CAIR’s Hate Crimes Nonsense
Daniel Pipes uncovers a ridiculously blatant pattern of exaggeration, distortion, and dishonesty in CAIR’s Hate Crimes Nonsense.
Of twenty “anti-Muslim hate crimes” in 2004 that CAIR describes, at least six are invalid – and further research could likely find problems with the other fourteen instances.
Nor is this the first unreliable CAIR report; earlier ones were just as bad. Speaking about the 1996 CAIR report, terrorism expert Steven Emerson noted in congressional testimony that “a large proportion of the complaints have been found to be fabricated, manufactured, distorted or outside standard definitions of hate crimes.” The 1996 report included the arrest of Musa Abu Marzouk, a Hamas leader, and the trial of Omar Abdul-Rahman, the blind sheikh and ringleader of the foiled “Day of Terror” plot to blow up New York City landmarks.

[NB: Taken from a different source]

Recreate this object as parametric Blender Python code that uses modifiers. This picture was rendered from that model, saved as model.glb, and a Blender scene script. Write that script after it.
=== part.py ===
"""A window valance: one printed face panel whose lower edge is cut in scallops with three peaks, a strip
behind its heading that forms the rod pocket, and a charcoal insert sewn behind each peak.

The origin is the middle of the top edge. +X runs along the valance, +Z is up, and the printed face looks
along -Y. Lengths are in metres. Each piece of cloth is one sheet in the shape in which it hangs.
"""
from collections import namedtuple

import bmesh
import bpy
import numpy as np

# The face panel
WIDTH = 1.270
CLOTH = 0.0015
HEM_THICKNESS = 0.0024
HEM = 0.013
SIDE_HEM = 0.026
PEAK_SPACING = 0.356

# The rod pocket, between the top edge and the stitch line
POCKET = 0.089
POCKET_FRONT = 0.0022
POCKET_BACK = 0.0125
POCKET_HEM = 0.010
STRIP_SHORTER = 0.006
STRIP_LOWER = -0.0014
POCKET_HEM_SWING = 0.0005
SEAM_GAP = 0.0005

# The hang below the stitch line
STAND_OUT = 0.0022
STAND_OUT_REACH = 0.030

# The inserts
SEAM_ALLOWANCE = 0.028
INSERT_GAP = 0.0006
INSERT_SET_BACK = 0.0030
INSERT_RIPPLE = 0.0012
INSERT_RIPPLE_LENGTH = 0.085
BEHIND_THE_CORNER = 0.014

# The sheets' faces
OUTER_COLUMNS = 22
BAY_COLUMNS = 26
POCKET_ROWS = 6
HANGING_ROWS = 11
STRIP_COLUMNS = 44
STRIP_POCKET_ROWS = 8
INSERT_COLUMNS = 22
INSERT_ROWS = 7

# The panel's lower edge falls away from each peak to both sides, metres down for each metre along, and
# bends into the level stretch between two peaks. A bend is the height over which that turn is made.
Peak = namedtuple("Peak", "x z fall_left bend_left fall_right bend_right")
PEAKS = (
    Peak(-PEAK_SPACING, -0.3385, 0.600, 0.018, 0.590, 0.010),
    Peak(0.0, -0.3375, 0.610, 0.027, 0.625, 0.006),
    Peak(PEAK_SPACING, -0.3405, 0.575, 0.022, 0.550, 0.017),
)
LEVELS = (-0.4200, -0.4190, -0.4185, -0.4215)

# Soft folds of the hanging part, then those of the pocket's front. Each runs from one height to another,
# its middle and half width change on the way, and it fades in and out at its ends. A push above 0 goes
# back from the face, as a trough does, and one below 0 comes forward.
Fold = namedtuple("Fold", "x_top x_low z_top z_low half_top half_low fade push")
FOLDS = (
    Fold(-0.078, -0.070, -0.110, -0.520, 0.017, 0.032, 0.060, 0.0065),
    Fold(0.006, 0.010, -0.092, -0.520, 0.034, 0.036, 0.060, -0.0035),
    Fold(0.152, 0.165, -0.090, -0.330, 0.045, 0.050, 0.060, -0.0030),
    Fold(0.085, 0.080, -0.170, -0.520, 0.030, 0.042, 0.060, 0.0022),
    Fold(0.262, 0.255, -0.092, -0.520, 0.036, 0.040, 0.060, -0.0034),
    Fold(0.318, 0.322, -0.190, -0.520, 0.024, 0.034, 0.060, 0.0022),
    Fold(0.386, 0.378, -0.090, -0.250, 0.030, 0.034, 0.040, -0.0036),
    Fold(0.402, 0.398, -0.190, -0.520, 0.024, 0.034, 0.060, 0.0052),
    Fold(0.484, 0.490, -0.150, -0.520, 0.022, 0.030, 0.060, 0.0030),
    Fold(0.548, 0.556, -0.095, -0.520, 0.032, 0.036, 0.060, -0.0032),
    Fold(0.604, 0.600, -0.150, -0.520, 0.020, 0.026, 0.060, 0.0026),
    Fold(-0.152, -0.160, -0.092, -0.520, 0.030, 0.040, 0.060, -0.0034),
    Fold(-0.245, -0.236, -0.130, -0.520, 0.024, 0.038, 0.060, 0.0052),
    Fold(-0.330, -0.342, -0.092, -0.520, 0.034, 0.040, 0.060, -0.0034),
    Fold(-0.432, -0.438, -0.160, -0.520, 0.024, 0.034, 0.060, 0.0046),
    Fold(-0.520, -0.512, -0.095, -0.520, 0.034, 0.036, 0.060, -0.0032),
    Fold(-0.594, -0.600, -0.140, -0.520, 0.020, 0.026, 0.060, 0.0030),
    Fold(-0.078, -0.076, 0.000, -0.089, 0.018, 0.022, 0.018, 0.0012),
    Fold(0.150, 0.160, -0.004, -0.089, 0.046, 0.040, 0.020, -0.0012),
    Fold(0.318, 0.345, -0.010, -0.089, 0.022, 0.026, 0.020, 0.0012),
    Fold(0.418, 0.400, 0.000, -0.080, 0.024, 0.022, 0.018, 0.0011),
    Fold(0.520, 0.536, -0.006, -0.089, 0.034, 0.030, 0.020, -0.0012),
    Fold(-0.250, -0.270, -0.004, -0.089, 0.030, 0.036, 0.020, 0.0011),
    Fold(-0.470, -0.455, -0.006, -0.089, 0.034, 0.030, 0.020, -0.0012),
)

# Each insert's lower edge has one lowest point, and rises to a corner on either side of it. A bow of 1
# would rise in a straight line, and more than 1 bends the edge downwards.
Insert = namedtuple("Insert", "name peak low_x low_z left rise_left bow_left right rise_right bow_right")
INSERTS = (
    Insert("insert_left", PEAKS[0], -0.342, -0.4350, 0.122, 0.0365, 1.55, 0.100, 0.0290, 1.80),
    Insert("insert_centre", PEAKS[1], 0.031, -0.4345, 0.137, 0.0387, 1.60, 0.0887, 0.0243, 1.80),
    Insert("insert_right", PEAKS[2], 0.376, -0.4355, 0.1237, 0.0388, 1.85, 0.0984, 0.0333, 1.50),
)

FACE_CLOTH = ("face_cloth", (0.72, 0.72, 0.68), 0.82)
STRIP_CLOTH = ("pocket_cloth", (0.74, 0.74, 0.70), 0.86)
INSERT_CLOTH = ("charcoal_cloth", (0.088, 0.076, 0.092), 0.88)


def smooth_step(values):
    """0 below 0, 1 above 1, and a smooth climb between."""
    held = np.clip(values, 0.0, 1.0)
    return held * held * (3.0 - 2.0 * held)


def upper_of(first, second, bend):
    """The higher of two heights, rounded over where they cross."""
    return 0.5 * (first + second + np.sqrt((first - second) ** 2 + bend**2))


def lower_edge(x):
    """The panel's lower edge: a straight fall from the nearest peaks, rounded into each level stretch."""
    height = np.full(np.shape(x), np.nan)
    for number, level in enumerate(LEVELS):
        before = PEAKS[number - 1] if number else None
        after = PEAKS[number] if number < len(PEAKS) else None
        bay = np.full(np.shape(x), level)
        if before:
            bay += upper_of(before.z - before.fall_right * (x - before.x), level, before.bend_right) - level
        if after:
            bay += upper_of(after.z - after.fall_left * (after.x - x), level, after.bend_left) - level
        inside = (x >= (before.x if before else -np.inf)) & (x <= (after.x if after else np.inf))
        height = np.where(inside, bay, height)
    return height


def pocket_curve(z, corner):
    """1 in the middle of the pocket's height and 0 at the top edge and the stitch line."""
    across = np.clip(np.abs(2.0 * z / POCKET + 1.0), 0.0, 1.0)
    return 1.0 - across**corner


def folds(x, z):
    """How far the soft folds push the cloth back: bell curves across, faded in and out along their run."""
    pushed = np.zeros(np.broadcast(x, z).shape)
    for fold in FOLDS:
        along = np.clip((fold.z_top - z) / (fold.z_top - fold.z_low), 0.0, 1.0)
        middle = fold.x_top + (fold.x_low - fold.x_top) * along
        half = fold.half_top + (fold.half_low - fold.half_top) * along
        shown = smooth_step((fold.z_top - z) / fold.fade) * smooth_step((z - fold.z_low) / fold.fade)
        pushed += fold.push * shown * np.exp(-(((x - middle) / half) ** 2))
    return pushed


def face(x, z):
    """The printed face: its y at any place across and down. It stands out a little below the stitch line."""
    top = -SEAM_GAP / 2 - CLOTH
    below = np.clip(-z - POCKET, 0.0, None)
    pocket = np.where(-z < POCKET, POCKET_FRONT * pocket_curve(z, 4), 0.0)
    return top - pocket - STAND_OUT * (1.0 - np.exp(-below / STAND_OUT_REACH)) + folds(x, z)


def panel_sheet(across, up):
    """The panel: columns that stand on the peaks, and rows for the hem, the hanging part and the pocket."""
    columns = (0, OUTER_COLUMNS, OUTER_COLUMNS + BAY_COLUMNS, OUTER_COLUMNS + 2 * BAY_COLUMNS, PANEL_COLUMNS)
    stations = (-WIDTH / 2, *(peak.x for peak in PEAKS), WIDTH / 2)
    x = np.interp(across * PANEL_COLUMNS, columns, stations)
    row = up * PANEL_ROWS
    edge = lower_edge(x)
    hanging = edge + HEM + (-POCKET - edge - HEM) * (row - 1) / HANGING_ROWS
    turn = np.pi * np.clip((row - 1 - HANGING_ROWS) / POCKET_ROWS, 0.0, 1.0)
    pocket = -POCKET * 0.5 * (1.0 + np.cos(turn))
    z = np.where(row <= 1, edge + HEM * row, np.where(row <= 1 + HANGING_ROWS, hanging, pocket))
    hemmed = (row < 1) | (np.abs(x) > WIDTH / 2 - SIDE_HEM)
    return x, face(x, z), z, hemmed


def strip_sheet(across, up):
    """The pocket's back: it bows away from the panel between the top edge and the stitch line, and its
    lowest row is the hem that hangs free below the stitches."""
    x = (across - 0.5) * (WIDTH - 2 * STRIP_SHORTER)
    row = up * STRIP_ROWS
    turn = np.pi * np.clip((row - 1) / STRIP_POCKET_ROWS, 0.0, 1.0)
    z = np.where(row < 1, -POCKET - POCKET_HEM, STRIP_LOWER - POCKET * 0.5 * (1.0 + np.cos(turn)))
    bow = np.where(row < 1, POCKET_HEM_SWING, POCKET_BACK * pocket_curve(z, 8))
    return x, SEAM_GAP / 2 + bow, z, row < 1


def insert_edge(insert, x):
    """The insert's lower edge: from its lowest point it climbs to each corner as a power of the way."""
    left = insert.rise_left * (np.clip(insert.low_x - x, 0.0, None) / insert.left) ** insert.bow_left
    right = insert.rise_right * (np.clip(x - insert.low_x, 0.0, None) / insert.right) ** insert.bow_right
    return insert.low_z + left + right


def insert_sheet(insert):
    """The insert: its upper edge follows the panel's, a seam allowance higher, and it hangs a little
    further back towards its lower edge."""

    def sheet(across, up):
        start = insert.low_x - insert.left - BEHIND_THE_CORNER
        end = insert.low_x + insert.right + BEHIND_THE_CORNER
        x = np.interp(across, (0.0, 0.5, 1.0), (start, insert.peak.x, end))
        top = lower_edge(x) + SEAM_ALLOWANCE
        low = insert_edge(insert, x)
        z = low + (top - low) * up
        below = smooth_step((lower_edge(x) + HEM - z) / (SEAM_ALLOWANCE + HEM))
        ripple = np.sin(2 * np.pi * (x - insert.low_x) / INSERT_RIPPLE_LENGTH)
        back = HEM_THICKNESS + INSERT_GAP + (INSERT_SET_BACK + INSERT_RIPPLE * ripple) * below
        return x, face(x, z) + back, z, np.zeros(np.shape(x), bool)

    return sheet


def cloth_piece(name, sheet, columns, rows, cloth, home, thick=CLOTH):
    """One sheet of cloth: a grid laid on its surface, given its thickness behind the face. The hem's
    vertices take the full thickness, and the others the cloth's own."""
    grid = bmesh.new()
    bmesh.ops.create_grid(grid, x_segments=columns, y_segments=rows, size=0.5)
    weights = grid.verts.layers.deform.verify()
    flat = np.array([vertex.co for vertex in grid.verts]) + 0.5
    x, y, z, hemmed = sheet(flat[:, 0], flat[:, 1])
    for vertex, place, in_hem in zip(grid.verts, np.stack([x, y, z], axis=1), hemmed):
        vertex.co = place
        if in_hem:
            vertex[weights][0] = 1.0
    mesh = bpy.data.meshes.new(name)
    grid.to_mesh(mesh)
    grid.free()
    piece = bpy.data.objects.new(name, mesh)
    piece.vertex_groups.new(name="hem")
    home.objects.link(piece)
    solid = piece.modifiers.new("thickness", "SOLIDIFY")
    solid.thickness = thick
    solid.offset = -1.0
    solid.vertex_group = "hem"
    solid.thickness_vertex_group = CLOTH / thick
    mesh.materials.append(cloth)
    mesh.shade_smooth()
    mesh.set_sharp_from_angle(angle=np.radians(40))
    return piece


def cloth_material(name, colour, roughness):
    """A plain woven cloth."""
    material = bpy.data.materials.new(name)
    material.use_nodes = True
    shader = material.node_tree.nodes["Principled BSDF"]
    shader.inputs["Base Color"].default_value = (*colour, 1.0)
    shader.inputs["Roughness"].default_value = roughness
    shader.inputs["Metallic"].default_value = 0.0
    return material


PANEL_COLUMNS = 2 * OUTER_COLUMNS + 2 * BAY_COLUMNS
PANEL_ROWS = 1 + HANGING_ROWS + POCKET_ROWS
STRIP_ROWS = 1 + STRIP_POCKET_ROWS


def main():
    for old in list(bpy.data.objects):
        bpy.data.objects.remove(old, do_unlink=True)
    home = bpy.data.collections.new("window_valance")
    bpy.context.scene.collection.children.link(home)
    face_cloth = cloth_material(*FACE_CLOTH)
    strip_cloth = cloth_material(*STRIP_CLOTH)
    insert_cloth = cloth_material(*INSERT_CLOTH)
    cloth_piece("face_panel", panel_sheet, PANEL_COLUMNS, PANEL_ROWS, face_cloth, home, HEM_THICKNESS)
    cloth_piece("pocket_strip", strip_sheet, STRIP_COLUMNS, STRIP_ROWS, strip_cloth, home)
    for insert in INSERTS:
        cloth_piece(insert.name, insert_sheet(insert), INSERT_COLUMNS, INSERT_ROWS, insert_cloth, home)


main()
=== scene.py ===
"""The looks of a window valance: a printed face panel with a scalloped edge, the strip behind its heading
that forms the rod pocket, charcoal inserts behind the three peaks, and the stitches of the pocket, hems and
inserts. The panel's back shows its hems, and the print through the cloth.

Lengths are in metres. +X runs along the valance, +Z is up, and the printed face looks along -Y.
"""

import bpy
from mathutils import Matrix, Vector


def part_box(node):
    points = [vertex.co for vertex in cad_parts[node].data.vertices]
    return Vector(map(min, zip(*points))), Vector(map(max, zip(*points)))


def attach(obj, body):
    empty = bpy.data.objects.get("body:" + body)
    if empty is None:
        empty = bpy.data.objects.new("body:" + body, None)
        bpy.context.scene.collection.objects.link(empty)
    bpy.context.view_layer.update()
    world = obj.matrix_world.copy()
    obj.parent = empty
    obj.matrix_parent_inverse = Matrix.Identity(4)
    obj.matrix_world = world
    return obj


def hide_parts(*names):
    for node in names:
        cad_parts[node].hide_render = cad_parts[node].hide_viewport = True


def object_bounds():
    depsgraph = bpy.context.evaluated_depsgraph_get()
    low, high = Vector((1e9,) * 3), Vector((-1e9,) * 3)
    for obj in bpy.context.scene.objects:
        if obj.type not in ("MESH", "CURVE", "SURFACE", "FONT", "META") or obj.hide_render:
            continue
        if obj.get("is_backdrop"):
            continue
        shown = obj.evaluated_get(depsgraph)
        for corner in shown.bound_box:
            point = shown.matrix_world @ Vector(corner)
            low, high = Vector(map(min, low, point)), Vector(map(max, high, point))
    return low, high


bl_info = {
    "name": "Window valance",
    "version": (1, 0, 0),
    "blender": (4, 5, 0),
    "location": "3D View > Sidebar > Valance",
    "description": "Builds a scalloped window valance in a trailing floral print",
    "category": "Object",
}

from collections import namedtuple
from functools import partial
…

Even more absurdly, CAIR classified as an American hate crime the shooting of Ahmed Hamida in Jerusalem on February 26, 1996, as he fled after driving his car into a crowd of Israeli civilians, killing one and injuring twenty-three others. One wonders why the killing of a terrorist in Israel would be classified as an American issue; more of CAIR’s sloppiness?

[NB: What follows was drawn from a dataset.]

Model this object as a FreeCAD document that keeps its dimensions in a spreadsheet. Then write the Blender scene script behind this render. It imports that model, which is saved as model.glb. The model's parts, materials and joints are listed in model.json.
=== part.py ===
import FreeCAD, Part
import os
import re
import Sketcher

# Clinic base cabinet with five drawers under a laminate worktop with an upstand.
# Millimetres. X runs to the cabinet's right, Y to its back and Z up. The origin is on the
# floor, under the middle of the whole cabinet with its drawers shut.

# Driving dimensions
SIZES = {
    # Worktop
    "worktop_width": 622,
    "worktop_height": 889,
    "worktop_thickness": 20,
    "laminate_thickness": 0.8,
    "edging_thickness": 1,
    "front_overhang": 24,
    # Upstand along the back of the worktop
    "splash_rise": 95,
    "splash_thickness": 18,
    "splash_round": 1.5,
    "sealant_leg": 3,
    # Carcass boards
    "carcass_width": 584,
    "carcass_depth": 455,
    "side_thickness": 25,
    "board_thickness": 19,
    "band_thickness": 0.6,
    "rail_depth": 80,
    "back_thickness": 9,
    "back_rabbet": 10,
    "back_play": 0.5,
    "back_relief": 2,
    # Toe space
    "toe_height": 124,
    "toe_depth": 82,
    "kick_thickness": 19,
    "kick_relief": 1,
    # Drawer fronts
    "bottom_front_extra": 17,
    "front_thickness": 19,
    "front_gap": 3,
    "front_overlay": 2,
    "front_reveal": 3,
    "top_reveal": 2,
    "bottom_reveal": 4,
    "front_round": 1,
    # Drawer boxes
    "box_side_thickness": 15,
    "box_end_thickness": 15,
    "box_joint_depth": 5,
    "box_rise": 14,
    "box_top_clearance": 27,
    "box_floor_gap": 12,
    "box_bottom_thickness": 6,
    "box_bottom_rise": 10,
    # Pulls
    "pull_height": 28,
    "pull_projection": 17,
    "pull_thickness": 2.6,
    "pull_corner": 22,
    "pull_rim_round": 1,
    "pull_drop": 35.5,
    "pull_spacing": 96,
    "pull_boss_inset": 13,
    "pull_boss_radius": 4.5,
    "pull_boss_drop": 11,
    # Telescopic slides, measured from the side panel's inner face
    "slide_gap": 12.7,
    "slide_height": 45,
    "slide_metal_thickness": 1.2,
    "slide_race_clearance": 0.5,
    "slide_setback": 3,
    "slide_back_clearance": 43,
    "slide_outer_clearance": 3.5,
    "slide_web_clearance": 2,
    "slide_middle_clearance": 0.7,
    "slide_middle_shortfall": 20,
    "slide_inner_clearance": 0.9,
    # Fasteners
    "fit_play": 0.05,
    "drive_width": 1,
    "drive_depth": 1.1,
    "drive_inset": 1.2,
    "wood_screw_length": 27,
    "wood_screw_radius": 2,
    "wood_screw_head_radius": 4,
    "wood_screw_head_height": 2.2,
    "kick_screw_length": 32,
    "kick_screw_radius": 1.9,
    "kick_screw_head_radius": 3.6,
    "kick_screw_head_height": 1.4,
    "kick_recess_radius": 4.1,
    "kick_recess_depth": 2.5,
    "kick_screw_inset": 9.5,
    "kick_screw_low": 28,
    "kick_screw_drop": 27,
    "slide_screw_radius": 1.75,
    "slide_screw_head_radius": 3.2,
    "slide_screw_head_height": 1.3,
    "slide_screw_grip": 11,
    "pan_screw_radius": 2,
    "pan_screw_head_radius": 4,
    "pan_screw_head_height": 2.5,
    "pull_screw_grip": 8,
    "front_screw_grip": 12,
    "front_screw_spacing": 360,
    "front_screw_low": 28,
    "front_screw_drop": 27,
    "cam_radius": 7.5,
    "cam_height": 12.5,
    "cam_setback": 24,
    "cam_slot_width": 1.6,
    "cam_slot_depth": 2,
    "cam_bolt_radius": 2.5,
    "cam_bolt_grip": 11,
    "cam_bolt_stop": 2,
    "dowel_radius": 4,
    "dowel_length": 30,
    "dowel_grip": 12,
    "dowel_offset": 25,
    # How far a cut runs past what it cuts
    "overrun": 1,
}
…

Indeed, very little of what CAIR asserts checks out. CAIR’s significant inaccuracy has potentially great consequence. Note what happened after Newsweek reported in its May 9, 2005, issue that the Koran had been desecrated at the U.S. military prison in Guantánamo, Cuba. Protests raged in the Muslim world, including demonstrations that turned violent in Afghanistan and killed at least sixteen people. Newsweek eventually retracted the story, but a bit late. Had things turned out otherwise, CAIR’s erroneous report could have provoked similar violence.
The staff at CAIR does not divulge to us its reasons for not retracting at least the provably false incidents embedded in its inflated “hate” figures, but we can think of two reasons: to scare its constituency, thereby raising more money; and to put the American public on the defensive, thereby winning more privileges for Islam, such as the 2000 U.S. Senate resolution inveighing against the “discrimination and harassment” suffered by the American Muslim community.